*Goal*: Each line that follows should be printed again exactly as it stands.

________________________________________

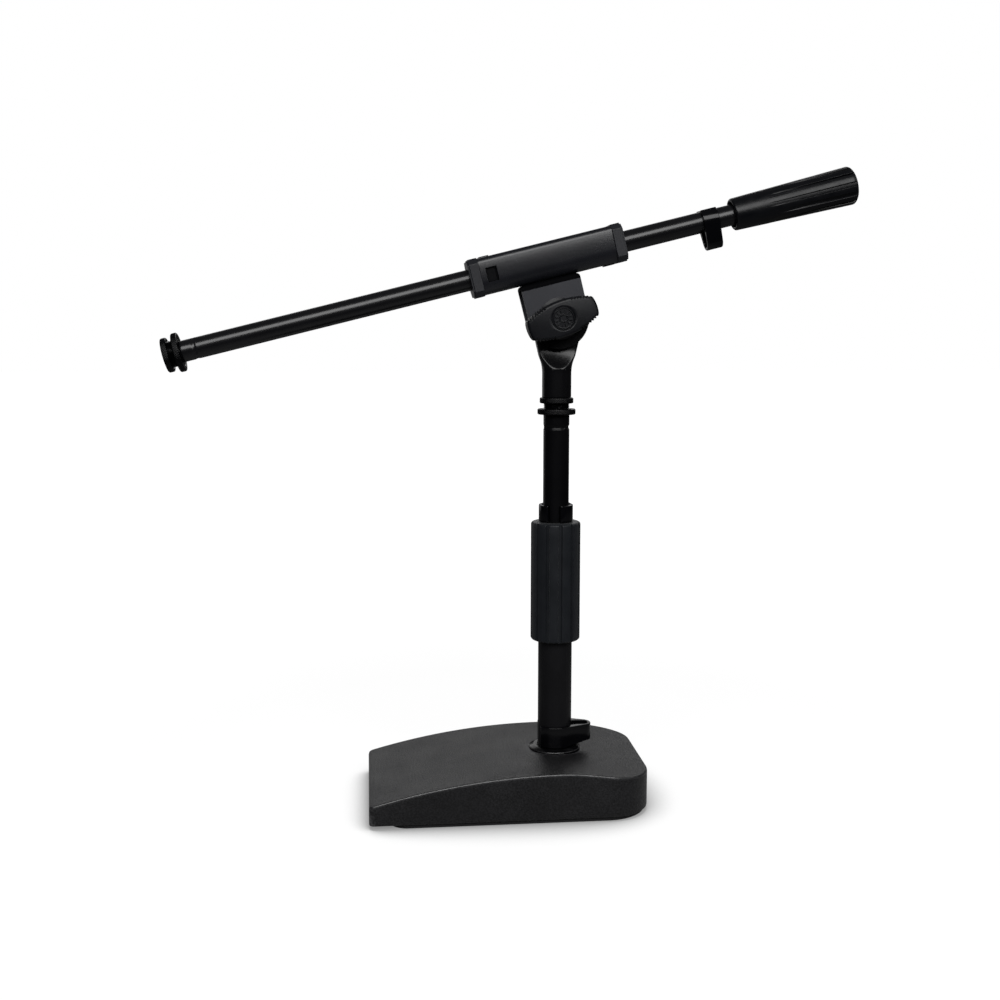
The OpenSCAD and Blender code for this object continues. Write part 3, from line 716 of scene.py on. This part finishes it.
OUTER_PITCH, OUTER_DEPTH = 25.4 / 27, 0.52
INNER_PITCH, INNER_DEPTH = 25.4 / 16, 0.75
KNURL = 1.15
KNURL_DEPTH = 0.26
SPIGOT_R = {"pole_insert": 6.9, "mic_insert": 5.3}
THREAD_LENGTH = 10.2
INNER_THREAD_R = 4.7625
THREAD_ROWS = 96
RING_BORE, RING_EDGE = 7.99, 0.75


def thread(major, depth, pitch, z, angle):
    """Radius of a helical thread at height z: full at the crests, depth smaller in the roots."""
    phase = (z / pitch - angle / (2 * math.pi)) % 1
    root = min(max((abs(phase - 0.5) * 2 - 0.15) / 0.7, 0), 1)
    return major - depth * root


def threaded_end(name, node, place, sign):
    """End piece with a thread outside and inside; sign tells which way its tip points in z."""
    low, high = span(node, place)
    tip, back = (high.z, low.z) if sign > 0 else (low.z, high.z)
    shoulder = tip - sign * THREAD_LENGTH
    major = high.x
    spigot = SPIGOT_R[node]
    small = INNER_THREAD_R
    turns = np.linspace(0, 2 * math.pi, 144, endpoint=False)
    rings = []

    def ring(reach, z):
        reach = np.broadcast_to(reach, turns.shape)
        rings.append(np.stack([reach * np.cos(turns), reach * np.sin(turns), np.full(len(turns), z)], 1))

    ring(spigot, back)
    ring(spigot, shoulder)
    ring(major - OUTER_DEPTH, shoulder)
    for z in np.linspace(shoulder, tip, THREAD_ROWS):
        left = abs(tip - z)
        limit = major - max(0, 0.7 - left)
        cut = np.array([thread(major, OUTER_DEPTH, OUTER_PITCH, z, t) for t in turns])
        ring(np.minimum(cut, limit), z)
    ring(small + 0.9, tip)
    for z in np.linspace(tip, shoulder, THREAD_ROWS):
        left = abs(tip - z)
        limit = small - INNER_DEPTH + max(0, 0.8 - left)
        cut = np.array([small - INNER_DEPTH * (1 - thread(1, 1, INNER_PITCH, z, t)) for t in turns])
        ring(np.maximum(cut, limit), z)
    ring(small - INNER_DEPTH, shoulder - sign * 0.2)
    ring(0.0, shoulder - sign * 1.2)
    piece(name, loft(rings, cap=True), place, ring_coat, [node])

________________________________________

*Exercise solution*:
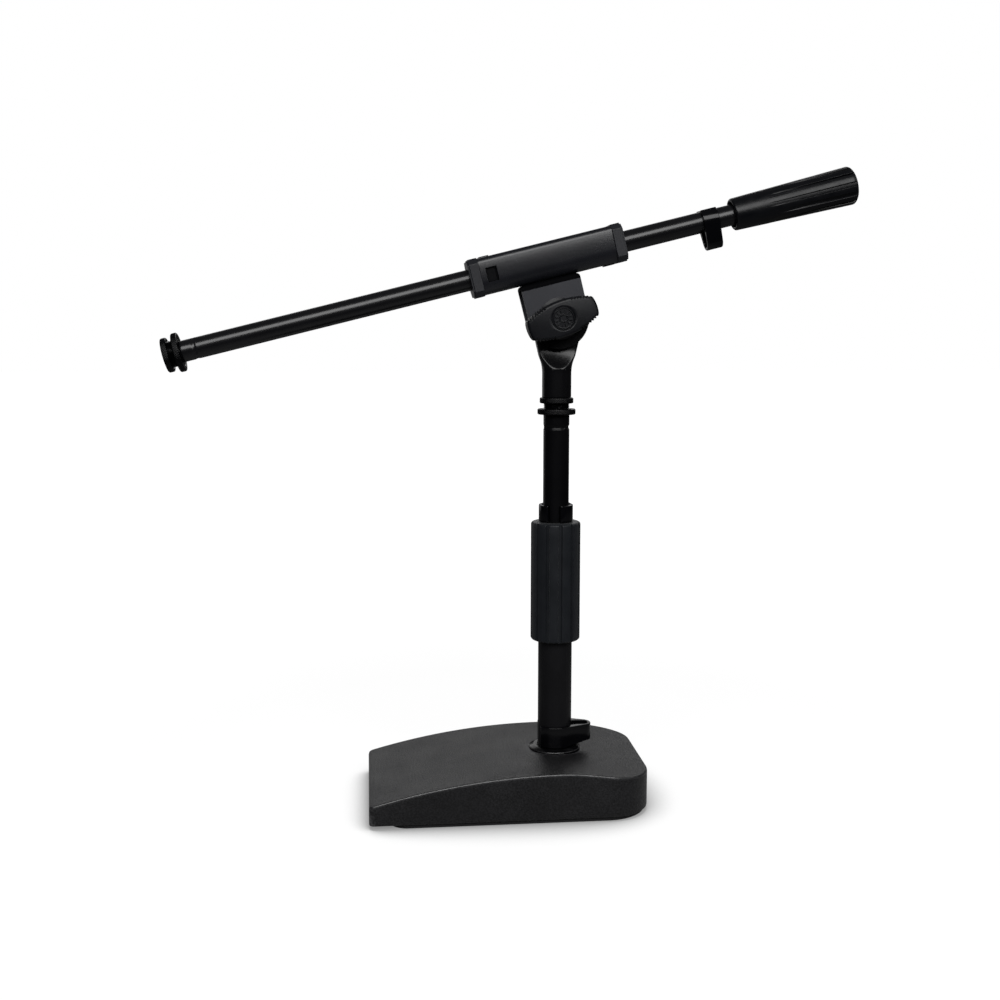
The OpenSCAD and Blender code for this object continues. Write part 3, from line 716 of scene.py on. This part finishes it.
OUTER_PITCH, OUTER_DEPTH = 25.4 / 27, 0.52
INNER_PITCH, INNER_DEPTH = 25.4 / 16, 0.75
KNURL = 1.15
KNURL_DEPTH = 0.26
SPIGOT_R = {"pole_insert": 6.9, "mic_insert": 5.3}
THREAD_LENGTH = 10.2
INNER_THREAD_R = 4.7625
THREAD_ROWS = 96
RING_BORE, RING_EDGE = 7.99, 0.75


def thread(major, depth, pitch, z, angle):
    """Radius of a helical thread at height z: full at the crests, depth smaller in the roots."""
    phase = (z / pitch - angle / (2 * math.pi)) % 1
    root = min(max((abs(phase - 0.5) * 2 - 0.15) / 0.7, 0), 1)
    return major - depth * root


def threaded_end(name, node, place, sign):
    """End piece with a thread outside and inside; sign tells which way its tip points in z."""
    low, high = span(node, place)
    tip, back = (high.z, low.z) if sign > 0 else (low.z, high.z)
    shoulder = tip - sign * THREAD_LENGTH
    major = high.x
    spigot = SPIGOT_R[node]
    small = INNER_THREAD_R
    turns = np.linspace(0, 2 * math.pi, 144, endpoint=False)
    rings = []

    def ring(reach, z):
        reach = np.broadcast_to(reach, turns.shape)
        rings.append(np.stack([reach * np.cos(turns), reach * np.sin(turns), np.full(len(turns), z)], 1))

    ring(spigot, back)
    ring(spigot, shoulder)
    ring(major - OUTER_DEPTH, shoulder)
    for z in np.linspace(shoulder, tip, THREAD_ROWS):
        left = abs(tip - z)
        limit = major - max(0, 0.7 - left)
        cut = np.array([thread(major, OUTER_DEPTH, OUTER_PITCH, z, t) for t in turns])
        ring(np.minimum(cut, limit), z)
    ring(small + 0.9, tip)
    for z in np.linspace(tip, shoulder, THREAD_ROWS):
        left = abs(tip - z)
        limit = small - INNER_DEPTH + max(0, 0.8 - left)
        cut = np.array([small - INNER_DEPTH * (1 - thread(1, 1, INNER_PITCH, z, t)) for t in turns])
        ring(np.maximum(cut, limit), z)
    ring(small - INNER_DEPTH, shoulder - sign * 0.2)
    ring(0.0, shoulder - sign * 1.2)
    piece(name, loft(rings, cap=True), place, ring_coat, [node])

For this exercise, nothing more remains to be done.